● SET EXERCISE:
Quote, please, the line with "column = add_column()", the line with "before = set(bpy.data.objects)", and every line between them, exactly and with nothing else.

>> Start

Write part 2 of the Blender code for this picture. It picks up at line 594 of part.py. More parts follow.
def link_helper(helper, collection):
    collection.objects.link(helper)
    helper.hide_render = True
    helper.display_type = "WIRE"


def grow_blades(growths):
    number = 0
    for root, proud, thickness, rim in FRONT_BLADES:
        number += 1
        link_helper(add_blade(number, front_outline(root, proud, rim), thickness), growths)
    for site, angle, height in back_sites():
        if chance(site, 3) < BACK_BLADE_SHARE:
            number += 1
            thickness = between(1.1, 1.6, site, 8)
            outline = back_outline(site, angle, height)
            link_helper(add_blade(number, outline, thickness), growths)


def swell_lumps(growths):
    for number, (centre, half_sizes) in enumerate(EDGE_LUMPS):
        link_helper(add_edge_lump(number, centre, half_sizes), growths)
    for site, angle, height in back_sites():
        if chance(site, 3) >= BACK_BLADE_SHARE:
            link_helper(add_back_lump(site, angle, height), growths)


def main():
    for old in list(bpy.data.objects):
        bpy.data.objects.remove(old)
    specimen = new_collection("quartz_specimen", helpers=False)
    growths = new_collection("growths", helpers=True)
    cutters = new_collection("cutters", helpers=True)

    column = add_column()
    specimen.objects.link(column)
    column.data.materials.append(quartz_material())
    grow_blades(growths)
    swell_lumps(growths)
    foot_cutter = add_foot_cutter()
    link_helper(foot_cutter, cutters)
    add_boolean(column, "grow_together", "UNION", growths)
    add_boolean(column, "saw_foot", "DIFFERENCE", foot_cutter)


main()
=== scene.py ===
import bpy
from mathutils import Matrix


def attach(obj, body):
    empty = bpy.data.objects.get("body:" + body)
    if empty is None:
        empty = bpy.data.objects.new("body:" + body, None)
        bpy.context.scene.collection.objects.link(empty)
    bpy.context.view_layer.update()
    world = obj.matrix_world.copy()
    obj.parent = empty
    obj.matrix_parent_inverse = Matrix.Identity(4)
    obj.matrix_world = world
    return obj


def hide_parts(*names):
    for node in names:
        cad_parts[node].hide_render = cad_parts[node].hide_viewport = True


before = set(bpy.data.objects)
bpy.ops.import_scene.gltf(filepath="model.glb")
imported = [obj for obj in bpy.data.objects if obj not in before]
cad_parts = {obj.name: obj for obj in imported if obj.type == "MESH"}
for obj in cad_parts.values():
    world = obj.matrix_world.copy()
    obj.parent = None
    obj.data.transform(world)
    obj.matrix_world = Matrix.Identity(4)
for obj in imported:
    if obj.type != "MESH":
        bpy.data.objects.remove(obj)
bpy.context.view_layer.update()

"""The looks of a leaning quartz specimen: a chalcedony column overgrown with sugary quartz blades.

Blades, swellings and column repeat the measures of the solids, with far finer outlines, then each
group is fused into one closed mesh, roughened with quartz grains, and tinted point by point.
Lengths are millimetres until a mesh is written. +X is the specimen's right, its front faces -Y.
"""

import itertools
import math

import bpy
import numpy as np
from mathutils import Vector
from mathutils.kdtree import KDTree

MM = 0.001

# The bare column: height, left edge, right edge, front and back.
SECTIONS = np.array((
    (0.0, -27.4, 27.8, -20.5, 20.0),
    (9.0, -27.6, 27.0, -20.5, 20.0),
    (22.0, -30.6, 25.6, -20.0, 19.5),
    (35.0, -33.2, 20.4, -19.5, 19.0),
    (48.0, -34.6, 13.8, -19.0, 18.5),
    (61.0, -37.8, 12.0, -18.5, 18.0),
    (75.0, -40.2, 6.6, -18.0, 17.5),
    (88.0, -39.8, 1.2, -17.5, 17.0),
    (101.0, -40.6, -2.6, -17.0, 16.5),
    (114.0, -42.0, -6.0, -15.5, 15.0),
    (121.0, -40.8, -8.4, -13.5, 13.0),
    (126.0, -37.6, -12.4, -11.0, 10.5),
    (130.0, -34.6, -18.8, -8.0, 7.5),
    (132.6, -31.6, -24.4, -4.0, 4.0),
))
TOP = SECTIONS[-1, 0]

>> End

● SOLUTION:
    column = add_column()
    specimen.objects.link(column)
    column.data.materials.append(quartz_material())
    grow_blades(growths)
    swell_lumps(growths)
    foot_cutter = add_foot_cutter()
    link_helper(foot_cutter, cutters)
    add_boolean(column, "grow_together", "UNION", growths)
    add_boolean(column, "saw_foot", "DIFFERENCE", foot_cutter)


main()
=== scene.py ===
import bpy
from mathutils import Matrix


def attach(obj, body):
    empty = bpy.data.objects.get("body:" + body)
    if empty is None:
        empty = bpy.data.objects.new("body:" + body, None)
        bpy.context.scene.collection.objects.link(empty)
    bpy.context.view_layer.update()
    world = obj.matrix_world.copy()
    obj.parent = empty
    obj.matrix_parent_inverse = Matrix.Identity(4)
    obj.matrix_world = world
    return obj


def hide_parts(*names):
    for node in names:
        cad_parts[node].hide_render = cad_parts[node].hide_viewport = True


before = set(bpy.data.objects)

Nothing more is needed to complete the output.